Changes are being made to the electroconvulsive therapy (ECT) service at the University of Minnesota Medical Center (UMMC) that will affect providers, patients, and learners. Leading the changes is ECT service medical director and Department of Psychiatry and Behavioral Sciences faculty member, Ziad Nahas, MD, MSCR. ECT is used to treat conditions such as treatment-resistant depression, severe psychosis, and catatonia.

“As of the week of August 2, 2021, the service is being run entirely by our department, with all of the hospital ECT consults directed to our faculty,” explained Dr. Nahas. The service continues to closely collaborate with the Department of Anesthesia.

Patient-centric
Making these changes means that Dr. Nahas and his team are running a patient-centric service where the attention to “first, do no harm,” is a high priority. “We will not simply apply tools without careful consideration of their risks and benefits,” he said.

In addition to Dr. Nahas, providers in the ECT service include Gamze Çamsari, MD; and Saydra Wilson, MD (as soon as their credentialing process is completed). Nurse Manager Karmen Rushton, RN, leads a team of “remarkably competent nurses and psychiatry associates,” noted Dr. Nahas. “Our ECT staff is uniquely qualified to deliver this service.”

More evidence-based
As leader of this important service, Dr. Nahas is using the opportunity presented by a departing colleague to standardize processes and procedures and move to more academic, evidence based ECT practices.

Part of the evidence that Dr. Nahas wants his team to track includes efficacy and cognition measures; one of which is something known as “time to reorientation.” After a patient regains consciousness following the light anesthesia given before the ECT procedure, they are asked five questions: full name, date of birth, where they are, day of the week, and the date.

Ziad Nahas, MD, MSCR

“Patients take some time to regain their orientation,” said Dr. Nahas (pictured at left). “The way patients start remembering things is almost like watching them age in front of your eyes. They will first say their full name because that’s one of the first things we learn.”

It’s important to track the time between when the patient first opens their eyes after the anesthesia wears off to when they become fully reoriented because it’s known to predict long-term cognitive impairment, one of the potential side effects of electroconvulsive therapy. “It’s like a vital sign,” said Dr. Nahas. “If a psychiatrist is wondering if it’s worthwhile going beyond an average number of ECT sessions and the patient is starting to show a longer time to reorientation, the risk/benefit ratio is changing. They may want to think of an alternative treatment.”

Building the data
When the Food and Drug Administration reclassified ECT devises as Class II in 2018, which expanded the patient population upon which they can be used, the agency asked clinics to start collecting cognitive data before and after the procedure, according to Dr. Nahas. While that data has been collected from the clinic’s patients, it is not yet in a broadly shareable format. “We are planning to create such a database as soon as we overcome electronic health record coding issues,” he noted.

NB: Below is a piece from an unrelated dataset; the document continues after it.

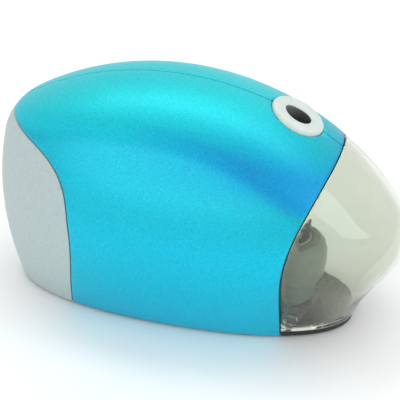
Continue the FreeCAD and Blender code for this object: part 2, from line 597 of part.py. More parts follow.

Making these changes is a first step in preparation for the opening of an Interventional Psychiatry Program at UMMC. The new service will provide procedures such as ECT, transcranial magnetic stimulation, ketamine injections, and vagus nerve stimulation. “The flow standardization we are working on now will translate to better integration and coordination among the treatment protocols from an algorithmic standpoint,” said Dr. Nahas. “For instance, if the patient is presenting with a particular level of treatment resistance, you had better start with this treatment and then you can move to this one. There should be an evidence-based protocol for how intervention tools are applied clinically in the most optimal way.”

Benefitting learners
The changes are benefitting the learners coming into the ECT clinic, including residents and medical students. And this year’s Neuromodulation Fellow, Camille Merhi, MD, is helping to shape them.

Because of the model being built by Dr. Nahas and his team, he believes it’s possible that other ECT clinics will implement the changes they are putting in place. “It may give us a chance to share our model throughout the Fairview system and ultimately, with the state of Minnesota,” he said. “I can easily see this as a prelude to having our own ECT training course. There is no academic center for such training in the Midwest – people have to go to institutions such as Emory or Columbia to get it.”